Article 12 - Confidentiality and Non-Solicitation

12.1. Strict confidentiality of exchanged trade secrets.

12.2. The Client agrees not to poach Agency staff during the contract and for 12 months thereafter (Penalty: 1 year of gross salary).

Article 13 - LIMITATION OF LIABILITY

13.1. Cap: Except in cases of fraud or gross negligence, the Agency’s total liability is strictly limited to the amount paid for the specific service during the last 12 months.

13.2. Indirect Damages: Excluded (loss of business, data, reputation).

13.3. NORTH AMERICAN DISCLAIMER: TO THE MAXIMUM EXTENT PERMITTED BY LAW, THE SERVICES ARE PROVIDED “AS IS”. PIRITECH DISCLAIMS ALL WARRANTIES, EXPRESS OR IMPLIED, INCLUDING BUT NOT LIMITED TO IMPLIED WARRANTIES OF MERCHANTABILITY, FITNESS FOR A PARTICULAR PURPOSE, AND NON-INFRINGEMENT. PIRITECH SHALL NOT BE LIABLE FOR PUNITIVE, INCIDENTAL, OR CONSEQUENTIAL DAMAGES.

Article 14 - Governing Law and Dispute Resolution

14.1. EU Clients: Belgian Law. Courts of the Agency’s registered office.
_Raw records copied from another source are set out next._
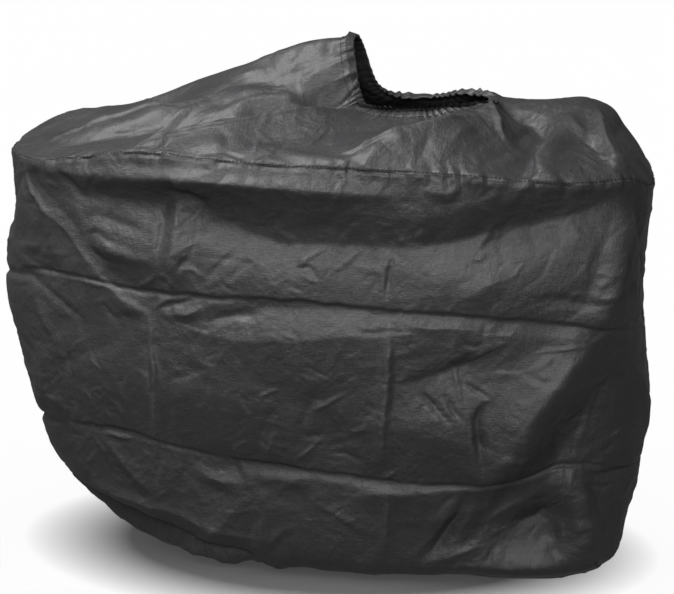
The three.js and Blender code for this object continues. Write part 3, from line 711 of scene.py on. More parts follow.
# ---- folds ----
def folds_of(rows):
    """The rows of each fold of a table, by name."""
    found = {}
    for row in rows:
        found.setdefault(row["fold"], []).append(row)
    return found


def fold_relief(folds, across, along, u, v, reach, profile):
    """How far folds stand out at points of a plane. The stretches of one fold don't add up."""
    u, v = u.ravel(), v.ravel()
    total = np.zeros(len(u))
    for rows in folds.values():
        strongest = np.zeros(len(u))
        for a, b in zip(rows, rows[1:]):
            du, dv = b[across] - a[across], b[along] - a[along]
            far = reach(a, b)
            near = np.nonzero((np.abs(u - (a[across] + b[across]) / 2) < abs(du) / 2 + far)
                              & (np.abs(v - (a[along] + b[along]) / 2) < abs(dv) / 2 + far))[0]
            if not len(near):
                continue
            pu, pv = u[near] - a[across], v[near] - a[along]
            t = np.clip((pu * du + pv * dv) / max(du * du + dv * dv, TINY), 0, 1)
            away = np.hypot(pu - t * du, pv - t * dv)
            out = profile(a, b, t, away, du * pv - dv * pu > 0)
            stronger = np.abs(out) > np.abs(strongest[near])
            strongest[near[stronger]] = out[stronger]
        total += strongest
    return total


def broad(folds, across, along, u, v):
    """Broad folds, which fade out to both sides of their lines."""
    def profile(a, b, t, away, left):
        width = a["width"] + (b["width"] - a["width"]) * t
        return (a["out"] + (b["out"] - a["out"]) * t) * np.exp(-((away / width) ** FOLD_SHARPNESS))

    def reach(a, b):
        return FOLD_REACH * max(a["width"], b["width"])

    return fold_relief(folds, across, along, u, v, reach, profile)


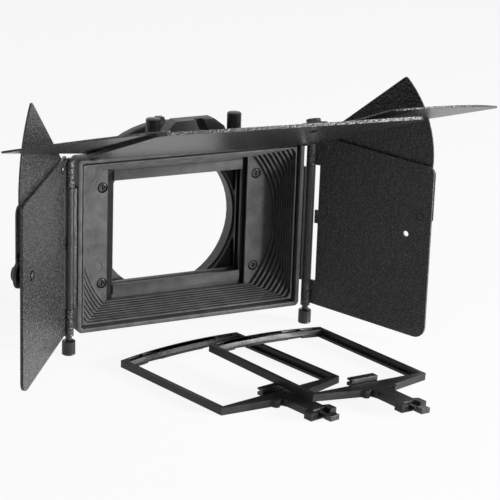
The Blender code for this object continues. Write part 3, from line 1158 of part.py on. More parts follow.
def stand_on_ground():
    """Move everything so the middle of its base is the origin."""
    bpy.context.view_layer.update()
    graph = bpy.context.evaluated_depsgraph_get()
    low = Vector((1e9, 1e9, 1e9))
    high = -low
    for obj in bpy.data.objects:
        if obj.type != "MESH" or obj.hide_render:
            continue
        shape = obj.evaluated_get(graph)
        for v in shape.data.vertices:
            p = shape.matrix_world @ v.co
            low = Vector(map(min, low, p))
            high = Vector(map(max, high, p))
    shift = Vector((-(low.x + high.x) / 2, -(low.y + high.y) / 2, -low.z))
    for obj in bpy.data.objects:
        if obj.parent is None:
            obj.matrix_world = Matrix.Translation(shift) @ obj.matrix_world
    bpy.context.view_layer.update()
    return shift


def main():
    build_hood()
    build_hood_screws()
    stage_rear = build_stage()
    build_ring(stage_rear)
    for side in (-1, 1):
        build_side(side)
    build_top()
    home_a, home_b = tray_homes()
    build_tray("a", home_a)
    build_tray("b", home_b)
    shift = stand_on_ground()
    print("shift", tuple(round(v, 6) for v in shift))


main()
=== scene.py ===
"""The dressed matte box: finer pieces, surface finishes, light and camera."""

import json
from math import atan2, cos, pi, radians, sin, sqrt

import bmesh
import bpy
from mathutils import Matrix, Vector


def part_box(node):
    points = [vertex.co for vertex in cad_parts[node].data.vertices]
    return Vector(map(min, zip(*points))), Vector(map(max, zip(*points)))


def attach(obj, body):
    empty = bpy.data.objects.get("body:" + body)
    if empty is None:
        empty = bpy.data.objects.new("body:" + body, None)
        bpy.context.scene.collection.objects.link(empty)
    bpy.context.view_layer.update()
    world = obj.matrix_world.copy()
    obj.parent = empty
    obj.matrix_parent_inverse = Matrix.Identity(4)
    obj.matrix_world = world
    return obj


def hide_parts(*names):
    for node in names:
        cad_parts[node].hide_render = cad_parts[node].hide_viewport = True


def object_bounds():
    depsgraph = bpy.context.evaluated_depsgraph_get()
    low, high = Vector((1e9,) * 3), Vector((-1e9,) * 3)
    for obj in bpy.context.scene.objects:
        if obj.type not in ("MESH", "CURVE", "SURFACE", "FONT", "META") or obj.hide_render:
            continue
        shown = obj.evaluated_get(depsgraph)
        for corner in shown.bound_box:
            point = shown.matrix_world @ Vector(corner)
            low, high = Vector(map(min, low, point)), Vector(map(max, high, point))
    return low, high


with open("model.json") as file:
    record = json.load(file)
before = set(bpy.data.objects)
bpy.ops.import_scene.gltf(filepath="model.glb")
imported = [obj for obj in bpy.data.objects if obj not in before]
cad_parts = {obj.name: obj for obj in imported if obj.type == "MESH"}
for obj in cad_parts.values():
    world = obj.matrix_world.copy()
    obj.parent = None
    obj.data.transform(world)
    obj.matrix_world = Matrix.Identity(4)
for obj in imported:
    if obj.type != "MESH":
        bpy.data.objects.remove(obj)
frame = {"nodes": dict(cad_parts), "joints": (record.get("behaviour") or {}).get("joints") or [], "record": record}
cad_low, cad_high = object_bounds()

NODES = frame["nodes"]
JOINTS = {j["name"]: j for j in frame["joints"]}
BODY_OF = {n: b for b, names in frame["record"]["behaviour"]["bodies"].items() for n in names}
SLOT_OF = {p["node"]: p["material_slot"] for p in frame["record"]["subparts"]}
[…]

14.2. Non-EU Clients (incl. USA/Canada): All disputes shall be finally settled under the Rules of Arbitration of CEPANI (Brussels) by one or more arbitrators. The language of the arbitration shall be English. The UN Convention on Contracts for the International Sale of Goods (Vienna Convention) is excluded.